[llvm-dev] Field sensitive alias analysis?
Daniel Berlin via llvm-dev
llvm-dev at lists.llvm.org
Thu Dec 10 11:23:35 PST 2015
The second.
langref says:
"The *in bounds* addresses for an allocated object are all the addresses
that point into the object, plus the address one byte past the end. In
cases where the base is a vector of pointers the inbounds keyword applies
to each of the computations element-wise."
Presumably, the allocated object here is ps, *not* the fields.
Interestingly, the GEP faq says:"A common example of how this is used is
arrays where the size is not known. It’s common to use array types with
zero length to represent these. The fact that the static type says there
are zero elements is irrelevant; it’s perfectly valid to compute arbitrary
element indices, as the computation only depends on the size of the array
element, not the number of elements. Note that zero-sized arrays are not a
special case here. This sense is unconnected with inbounds keyword. The
inbounds keyword is designed to describe low-level pointer arithmetic
overflow conditions, rather than high-level array indexing rules."

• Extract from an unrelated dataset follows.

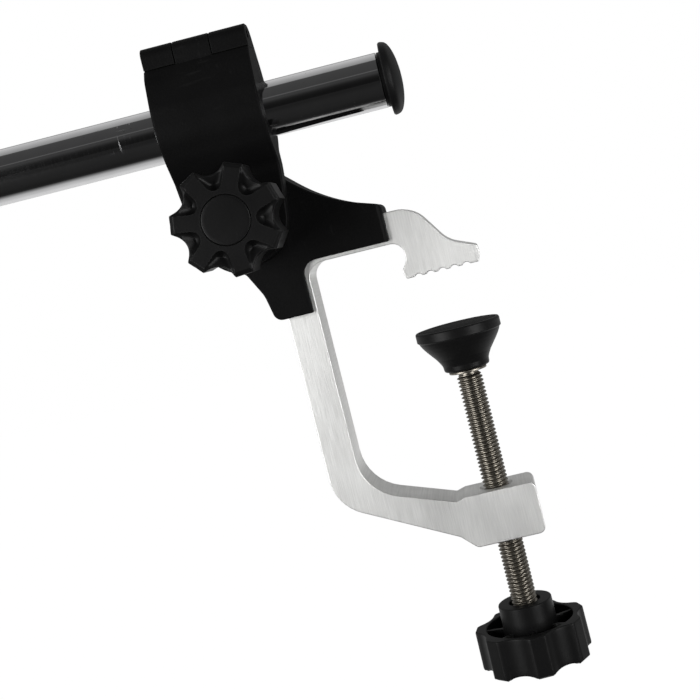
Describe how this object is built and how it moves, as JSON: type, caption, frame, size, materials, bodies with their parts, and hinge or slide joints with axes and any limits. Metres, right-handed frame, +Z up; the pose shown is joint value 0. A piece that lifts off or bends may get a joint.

At least this leads me to believe you can't use the "llvm type" info much
at all in conjunction with inbounds, only the size of allocas that you see.
--Dan
On Thu, Dec 10, 2015 at 11:00 AM, Pete Cooper <peter_cooper at apple.com>
wrote:
>
> On Dec 10, 2015, at 8:09 AM, Daniel Berlin via llvm-dev <
> llvm-dev at lists.llvm.org> wrote:
>
>
>>> Opps, you are right in my example basicaaa could do it potentially.
>> Correct example is slightly different:
>> int foo(struct S *ps, int i) {
>> ps->a[i] = 1;
>> ps->b = 2;
>> return ps->a[i];
>> }
>> Here basicaa cannot make sure that 'ps->a[i]' doesn't change after 'ps->b
>> = 2' because if 'i == 10' all 3 memory accesses will read/write the same
>> memory. And type information about S::a is required to disambiguate. With
>> current TBAA 'ps->a[i]' is about random 'int' read.
>>
>
> Yes, and without more info, in LLVM that read can legally touch ps->b.
>
> I thought the inbounds on the GEPs would have told us that the a[]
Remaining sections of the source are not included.